## Objective
Give the material again in full, matching it exactly.

## Raw data
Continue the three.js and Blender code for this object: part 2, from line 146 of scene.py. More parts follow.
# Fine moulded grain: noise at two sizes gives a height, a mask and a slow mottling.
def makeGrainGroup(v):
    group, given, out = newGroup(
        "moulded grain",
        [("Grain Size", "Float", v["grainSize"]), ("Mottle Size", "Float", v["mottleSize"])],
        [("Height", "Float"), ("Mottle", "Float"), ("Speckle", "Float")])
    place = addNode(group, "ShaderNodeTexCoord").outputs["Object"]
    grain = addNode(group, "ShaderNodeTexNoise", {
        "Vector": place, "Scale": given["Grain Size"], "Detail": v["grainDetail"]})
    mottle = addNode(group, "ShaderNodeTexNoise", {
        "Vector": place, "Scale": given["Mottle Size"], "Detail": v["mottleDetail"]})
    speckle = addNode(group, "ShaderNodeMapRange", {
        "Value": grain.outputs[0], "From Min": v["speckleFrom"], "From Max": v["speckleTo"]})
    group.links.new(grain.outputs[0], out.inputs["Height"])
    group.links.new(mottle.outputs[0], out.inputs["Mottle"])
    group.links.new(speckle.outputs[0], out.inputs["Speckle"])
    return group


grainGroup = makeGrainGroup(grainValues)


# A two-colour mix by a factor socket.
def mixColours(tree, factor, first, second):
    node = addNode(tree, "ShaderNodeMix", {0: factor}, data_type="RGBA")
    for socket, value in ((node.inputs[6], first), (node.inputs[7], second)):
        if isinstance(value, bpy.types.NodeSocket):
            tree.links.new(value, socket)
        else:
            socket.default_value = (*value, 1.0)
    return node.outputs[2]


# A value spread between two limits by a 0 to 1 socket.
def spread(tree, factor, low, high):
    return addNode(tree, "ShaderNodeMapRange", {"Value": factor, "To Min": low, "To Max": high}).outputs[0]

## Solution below
Continue the three.js and Blender code for this object: part 2, from line 146 of scene.py. More parts follow.
# Fine moulded grain: noise at two sizes gives a height, a mask and a slow mottling.
def makeGrainGroup(v):
    group, given, out = newGroup(
        "moulded grain",
        [("Grain Size", "Float", v["grainSize"]), ("Mottle Size", "Float", v["mottleSize"])],
        [("Height", "Float"), ("Mottle", "Float"), ("Speckle", "Float")])
    place = addNode(group, "ShaderNodeTexCoord").outputs["Object"]
    grain = addNode(group, "ShaderNodeTexNoise", {
        "Vector": place, "Scale": given["Grain Size"], "Detail": v["grainDetail"]})
    mottle = addNode(group, "ShaderNodeTexNoise", {
        "Vector": place, "Scale": given["Mottle Size"], "Detail": v["mottleDetail"]})
    speckle = addNode(group, "ShaderNodeMapRange", {
        "Value": grain.outputs[0], "From Min": v["speckleFrom"], "From Max": v["speckleTo"]})
    group.links.new(grain.outputs[0], out.inputs["Height"])
    group.links.new(mottle.outputs[0], out.inputs["Mottle"])
    group.links.new(speckle.outputs[0], out.inputs["Speckle"])
    return group


grainGroup = makeGrainGroup(grainValues)


# A two-colour mix by a factor socket.
def mixColours(tree, factor, first, second):
    node = addNode(tree, "ShaderNodeMix", {0: factor}, data_type="RGBA")
    for socket, value in ((node.inputs[6], first), (node.inputs[7], second)):
        if isinstance(value, bpy.types.NodeSocket):
            tree.links.new(value, socket)
        else:
            socket.default_value = (*value, 1.0)
    return node.outputs[2]


# A value spread between two limits by a 0 to 1 socket.
def spread(tree, factor, low, high):
    return addNode(tree, "ShaderNodeMapRange", {"Value": factor, "To Min": low, "To Max": high}).outputs[0]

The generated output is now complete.